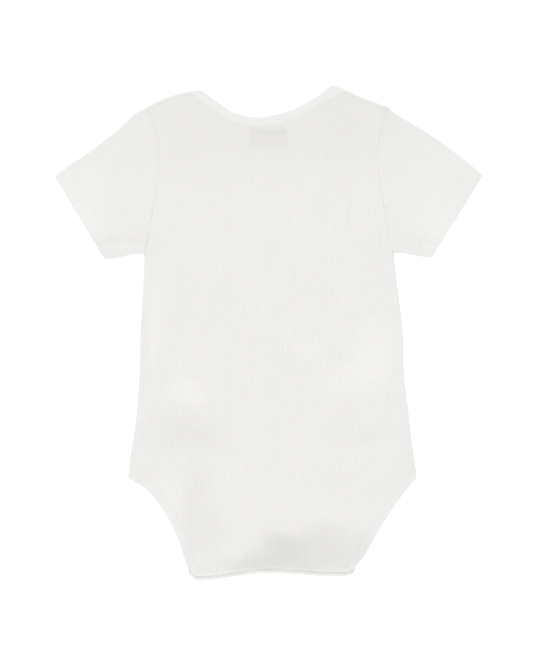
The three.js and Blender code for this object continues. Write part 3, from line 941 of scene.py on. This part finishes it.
sewing = {
    "length": 2.1,
    "thickness": 0.34,
    "pitch": 2.7,
    "sides": 6,
    "shoulderIn": 3.4,
    "bandRow": 1.7,  # from the seam, on the band
    "hemRows": (12.2, 14.6),  # from the cuff
}


def stitchRow(mesh, line, heightAt):
    path, along = resampled(line, sewing["pitch"])
    for start, end in zip(path[:-1], path[1:]):
        middle = (start + end) / 2
        turn = math.atan2(*(end - start)[::-1])
        at = Matrix.Translation((*middle, float(heightAt(middle[None])[0]) + 0.02))
        thick = sewing["thickness"] / 2
        size = Matrix.Diagonal((sewing["length"] / 2, thick, thick, 1))
        bmesh.ops.create_uvsphere(
            mesh, u_segments=sewing["sides"], v_segments=4, radius=1,
            matrix=at @ Matrix.Rotation(turn, 4, "Z") @ size @ Matrix.Rotation(math.pi / 2, 4, "Y"),
        )


def finishStitches(name, mesh):
    mesh.loops.layers.uv.new("cloth")
    return finishPiece(name, mesh, thread, None)


def partOf(line, low, high):  # between two shares of its length
    path, along = resampled(line, 1.0)
    return path[(along >= along[-1] * low) & (along <= along[-1] * high)]


# Sleeves, one flattened tube each

sleeve = {
    "hem": 15,
    "hemRise": 0.4,
    "opening": (0.9, 22),
    "half": 54,
    "length": 99,
    "lowerInset": 0.9,
    # rows of the meshes at the hem, its stitches and the cuff, from the cuff
    "upperRows": [-15.8, -15.2, -14.6, -14, -12.6, -12, -11.4, -2, -1.2, -0.7, -0.35, -0.1],
    "lowerRows": [-15.5, -14.5],
    "ribShare": 0.42,  # its ribs lie across the light, so they are made lower
    "hemRibShare": 0.3,
    "seamRidge": (0.24, 2, 1.3),  # height, distance from the armhole, width
}


def sleeveFrame(side):
    top, bottom = side["topFold"][-1], side["underarm"][0]
    centre = (top + bottom) / 2
    across = (bottom - top) / np.hypot(*(bottom - top))
    outward = np.array([-across[1], across[0]]) * -side["inward"]
    ribSide = np.array([outward[1], -outward[0]])
    return centre, ribSide, outward


def makeSleeve(name):  # its hem is sewn with two rows
    side = sides[name]
    centre, ribSide, outward = sleeveFrame(side)
    inward = side["inward"]
    outline = np.vstack([side["topFold"], side["underarm"], side["armhole"][::-1]])
    cuff = np.array([side["topFold"][-1], side["underarm"][0]])
    armSeam = aside(longer(side["armhole"], 5), inward * 0.03)

    def fromCuff(places):
        return (places - centre) @ outward

    def across(places):
        return (places - centre) @ ribSide

    half, length = sleeve["half"], sleeve["length"]
    upper = makeGrid(stations(-half, half, 0.5), stations(-length, 5, 5, sleeve["upperRows"]))
    lower = makeGrid(stations(-half, half, 0.75), stations(-length, 5, 8, sleeve["lowerRows"]))
    for mesh in (upper, lower):
        flat = placesOf(mesh)
        movePlaces(mesh, centre + flat[:, :1] * ribSide + flat[:, 1:] * outward)
        cutAlong(mesh, armSeam)
        cutAlong(mesh, longer(cuff, 8))
    closedEdges(upper, [(side["topFold"], inward), (side["underarm"], inward)])
    for distance in (0.5, 1.1, 1.8, 2.6, 3.4):
        cutAlong(upper, aside(armSeam, -inward * distance), tolerance=0.12)
    inset = inward * sleeve["lowerInset"]
    lowerTop = aside(longer(side["topFold"], 8), inset)
    lowerArm = aside(longer(side["underarm"], 8), inset)
    cutAlong(lower, lowerTop)
    cutAlong(lower, lowerArm)
    keepOnly(upper, np.vstack([side["topFold"], side["underarm"], armSeam[::-1][4:-4]]))
    keepOnly(lower, np.vstack([lowerTop[1:-1], lowerArm[1:-1], armSeam[::-1][4:-4]]))
    area = flatArea(upper) + flatArea(lower)

    def heights(flat):
        edge = np.minimum(distanceTo(side["topFold"], flat), distanceTo(side["underarm"], flat))
        height, reach = sleeve["opening"]
        out = fromCuff(flat)
        top = upperInside(flat) + cloth["thickness"]
        top += height * ramp(1 + out / reach) * ramp(edge / reach)
        top += sleeve["hemRise"] * ramp((out + sleeve["hem"] + 0.4) / 0.9)
        inHem = out > -sleeve["hem"]
        top += ribs(across(flat)) * np.where(inHem, sleeve["hemRibShare"], sleeve["ribShare"])
        arm = distanceTo(side["armhole"], flat)
        ridge, ridgeAt, ridgeWidth = sleeve["seamRidge"]
        top += ridge * np.exp(-(((arm - ridgeAt) / ridgeWidth) ** 2)) - seamDip(arm, *back["armholeDip"])
        for row in sewing["hemRows"]:
            top -= 0.1 * np.exp(-(((out + row) / 0.7) ** 2))
        top = rolled(top, edge, cloth["edgeRound"], turnedLow)
        low = np.maximum(top - 0.9, np.minimum(top, 1.3))
        return rolled(top, np.maximum(-out, 0), 1.0, low)

    setHeights(upper, heights(placesOf(upper)))
    stitches = bmesh.new()
    for row in sewing["hemRows"]:
        line = resampled(longer(cuff, 12) - outward * row, 1.0)[0]
        line = line[insideOf(outline, line)]
        edge = np.minimum(distanceTo(side["topFold"], line), distanceTo(side["underarm"], line))
        stitchRow(stitches, line[edge > 1.6], heights)
    finishStitches("hem_stitches_" + name, stitches)
    flat = placesOf(lower)
    setHeights(lower, cloth["thickness"] + ribs(across(flat)))
    add(upper, lower)
    node = "sleeve_" + name
    piece = finishPiece(node + "_cloth", upper, upperKnit, node, cloth["thickness"])
    return area


# Bands, folded double over the raw edges

bands = {
    "neckWidth": 9,
    "legWidth": 8,
    "thickness": 1.6,  # from its inner face to its top
    "wall": 1.1,
    "frontThickness": 1.3,
    "frontWall": 0.9,
    "freeRound": (1.0, 1.0),  # radius and drop at the free edge
    "seamRound": (2.0, 0.40),
}


def bandGrid(line, side, width, past, near=0):
    path, along = resampled(longer(line, past), 1.0)
    within = [0, 0.06, 0.2, 0.45, 0.8, 1.4, 2.6, width / 2, width - 2.6]
    within += [width - 1.4, width - 0.8, width - 0.35, width - 0.1, width]
    mesh = makeGrid(along, np.unique([near, near / 2, *within]))
    flat = placesOf(mesh)
    normal = aside(path, 1) - path
    index = np.searchsorted(along, flat[:, 0] - 1e-3)
    movePlaces(mesh, path[index] + normal[index] * flat[:, 1:] * side)
    return mesh


def bandEdges(top, freeDistance, seamDistance, freeRound=bands["freeRound"]):
    radius, drop = freeRound
    top = rolled(top, freeDistance, radius, top - drop)
    radius, drop = bands["seamRound"]
    return top - drop * np.clip(1 - seamDistance / radius, 0, 1) ** 2


def makeNeckBandBack():
    width = bands["neckWidth"]
    mesh = bandGrid(neckBandLine, -1, width, 0.1, near=-3)
    closedEdges(mesh, [(left["shoulder"], 1), (right["shoulder"], -1)])
    for distance in (0, 0.12, 0.4, 0.8):
        cutAlong(mesh, aside(longer(neckLine, 4), -distance), tolerance=distance / 10)
    keepOnly(mesh, bodyOutline)
    area = flatArea(mesh)
    flat = placesOf(mesh)
    beside = insideOf(stripBeside(neckBandLine, 0, -20, 0.1), flat)
    seam = width - distanceTo(neckBandLine, flat) * beside
    top = bandEdges(upperInside(flat) + bands["thickness"], distanceTo(neckLine, flat), seam)
    setHeights(mesh, rolled(top, closedDistance(flat), cloth["edgeRound"], turnedLow))
    piece = finishPiece("neck_band_back", mesh, binding, "neck_binding_back", bands["wall"])


def makeLegBandBack(name, side):
    width, past, inward = bands["legWidth"], back["pastLeg"], side["inward"]
    line = side["leg"]
    legs = longer(line, past)
    mesh = bandGrid(line, inward, width, past)
    closedEdges(mesh, [(side["sideSeam"], inward)])
    for distance in (0, 0.15, 0.5, 1.1, 1.8, 2.6):
        cutAlong(mesh, aside(longer(foldLine, 3), distance), tolerance=distance / 16)
    keepOnly(mesh, bodyOutline)
    flat = placesOf(mesh)
    area = flatArea(mesh)
    top = upperInside(flat) + bands["thickness"]
    top = bandEdges(top, distanceTo(legs, flat), width - distanceTo(legs, flat))
    top = rolled(top, closedDistance(flat), cloth["edgeRound"], turnedLow)
    setHeights(mesh, rolled(top, distanceTo(foldLine, flat), back["foldRound"], back["foldLow"]))
    turned = bandGrid(line, inward, width, past)
    foldIn, foldUp = foldLine + (0, 1.2), foldLine + (0, back["flapLength"])
    for cut in (foldIn, foldUp):
        cutAlong(turned, longer(cut, 10))
    keepOnly(turned, bodyOutline)
    keepOnly(turned, np.vstack([longer(foldIn, 30), longer(foldUp, 30)[::-1]]))
    area += flatArea(turned)
    flat = placesOf(turned)
    top = np.full(len(flat), back["flapTop"])
    setHeights(turned, bandEdges(top, distanceTo(legs, flat), width - distanceTo(legs, flat)))
    add(mesh, turned)
    node = f"leg_binding_{name}_back"
    piece = finishPiece(f"leg_band_{name}_back", mesh, binding, node, bands["wall"])


def makeFrontBand(name, line, side, width, node, cuts, within):
    mesh = bandGrid(line, side, width, 8)
    for cut in cuts:
        cutAlong(mesh, cut)
    for outline in within:
        keepOnly(mesh, outline)
    area = flatArea(mesh)
    flat = placesOf(mesh)
    top = flapHeight(flat) + bands["frontThickness"]
    distance = distanceTo(longer(line, 8), flat)
    top = bandEdges(top, distance, width - distance, (0.7, 0.4))
    setHeights(mesh, rolled(top, distanceTo(flapEnd, flat), 0.8, flapHeight(flat) + 0.9))
    piece = finishPiece(name, mesh, frontBinding, node, bands["frontWall"])


def makeBands():
    makeNeckBandBack()
    outline = frontOutline()
    inset = front["sideInset"]
    cuts = [aside(longer(side["shoulder"], 3), side["inward"] * inset) for side in (left, right)]
    makeFrontBand("neck_band_front", frontNeckLine, -1, bands["neckWidth"],
                  "neck_binding_front", cuts, [outline])
    for name, side in sides.items():
        makeLegBandBack(name, side)
        cuts = [aside(longer(side["sideSeam"], 3), side["inward"] * inset), frontLegs[name], flapEnd]
        makeFrontBand(f"leg_band_{name}_front", frontLegs[name], side["inward"], bands["legWidth"],
                      f"leg_binding_{name}_front", cuts, [outline, aboveEnd])


def makeStitches():
    body = bmesh.new()
    for side in (left, right):
        line = aside(side["shoulder"], side["inward"] * sewing["shoulderIn"])
        stitchRow(body, partOf(line, 0.28, 0.99), lambda at: backHeights(at, at[:, 0]) + 0.05)
    finishStitches("shoulder_stitches", body)
    mesh = bmesh.new()

    def bandHeights(at):
        return upperInside(at) + bands["thickness"]

    rows = [aside(neckBandLine, -bands["neckWidth"] + sewing["bandRow"])]
    for side in (left, right):
        inset = side["inward"] * (bands["legWidth"] - sewing["bandRow"])
        rows.append(aside(longer(side["leg"], back["pastLeg"]), inset))
    for row in rows:
        row = resampled(row, 1.0)[0]
        stitchRow(mesh, row[insideOf(bodyOutline, row)][2:-3], bandHeights)
    finishStitches("band_stitches", mesh)


# The blank label under the back

label = {"width": 32, "height": 18, "top": 167.3, "thickness": 0.35, "gap": 0.25}


def makeLabel():
    half = label["width"] / 2
    mesh = makeGrid(stations(-half, half, 1), stations(label["top"] - label["height"], label["top"], 1))
    flat = placesOf(mesh)
    setHeights(mesh, upperInside(flat) - label["gap"])
    piece = finishPiece("label_tape", mesh, labelTape, "neck_label", label["thickness"])


def finishSnaps():
    for half in ("cap", "stud"):
        for number in (1, 2, 3):
            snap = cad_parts[f"snap_{half}_{number}"]
            snap = snap if hasattr(snap, "material_slots") else bpy.data.objects[snap]
            for slot in snap.material_slots:
                slot.material = enamel.material


makeBack()
makeFront()
for name in sides:
    makeSleeve(name)
makeBands()
makeStitches()
makeLabel()
finishSnaps()
print("garment made")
==============================
WORK INSTRUCTIONS: Lines from the beginning of the data above through the line containing "return centre, ribSide, outward" are to be returned exactly, and no others.

EXERCISE RESULT:
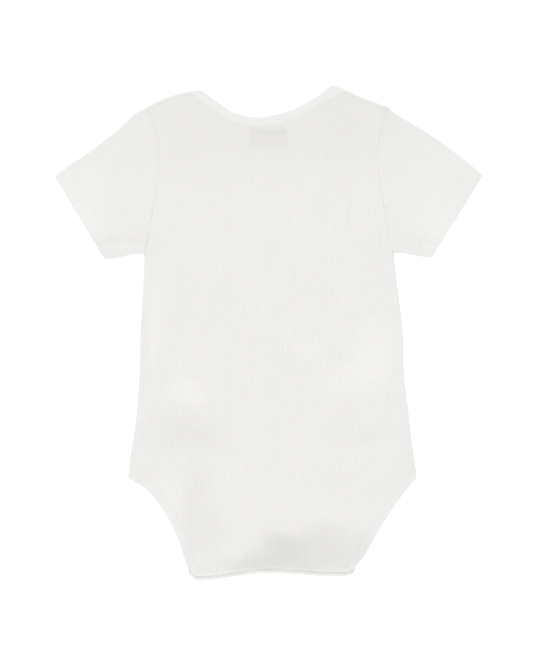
The three.js and Blender code for this object continues. Write part 3, from line 941 of scene.py on. This part finishes it.
sewing = {
    "length": 2.1,
    "thickness": 0.34,
    "pitch": 2.7,
    "sides": 6,
    "shoulderIn": 3.4,
    "bandRow": 1.7,  # from the seam, on the band
    "hemRows": (12.2, 14.6),  # from the cuff
}


def stitchRow(mesh, line, heightAt):
    path, along = resampled(line, sewing["pitch"])
    for start, end in zip(path[:-1], path[1:]):
        middle = (start + end) / 2
        turn = math.atan2(*(end - start)[::-1])
        at = Matrix.Translation((*middle, float(heightAt(middle[None])[0]) + 0.02))
        thick = sewing["thickness"] / 2
        size = Matrix.Diagonal((sewing["length"] / 2, thick, thick, 1))
        bmesh.ops.create_uvsphere(
            mesh, u_segments=sewing["sides"], v_segments=4, radius=1,
            matrix=at @ Matrix.Rotation(turn, 4, "Z") @ size @ Matrix.Rotation(math.pi / 2, 4, "Y"),
        )


def finishStitches(name, mesh):
    mesh.loops.layers.uv.new("cloth")
    return finishPiece(name, mesh, thread, None)


def partOf(line, low, high):  # between two shares of its length
    path, along = resampled(line, 1.0)
    return path[(along >= along[-1] * low) & (along <= along[-1] * high)]


# Sleeves, one flattened tube each

sleeve = {
    "hem": 15,
    "hemRise": 0.4,
    "opening": (0.9, 22),
    "half": 54,
    "length": 99,
    "lowerInset": 0.9,
    # rows of the meshes at the hem, its stitches and the cuff, from the cuff
    "upperRows": [-15.8, -15.2, -14.6, -14, -12.6, -12, -11.4, -2, -1.2, -0.7, -0.35, -0.1],
    "lowerRows": [-15.5, -14.5],
    "ribShare": 0.42,  # its ribs lie across the light, so they are made lower
    "hemRibShare": 0.3,
    "seamRidge": (0.24, 2, 1.3),  # height, distance from the armhole, width
}


def sleeveFrame(side):
    top, bottom = side["topFold"][-1], side["underarm"][0]
    centre = (top + bottom) / 2
    across = (bottom - top) / np.hypot(*(bottom - top))
    outward = np.array([-across[1], across[0]]) * -side["inward"]
    ribSide = np.array([outward[1], -outward[0]])
    return centre, ribSide, outward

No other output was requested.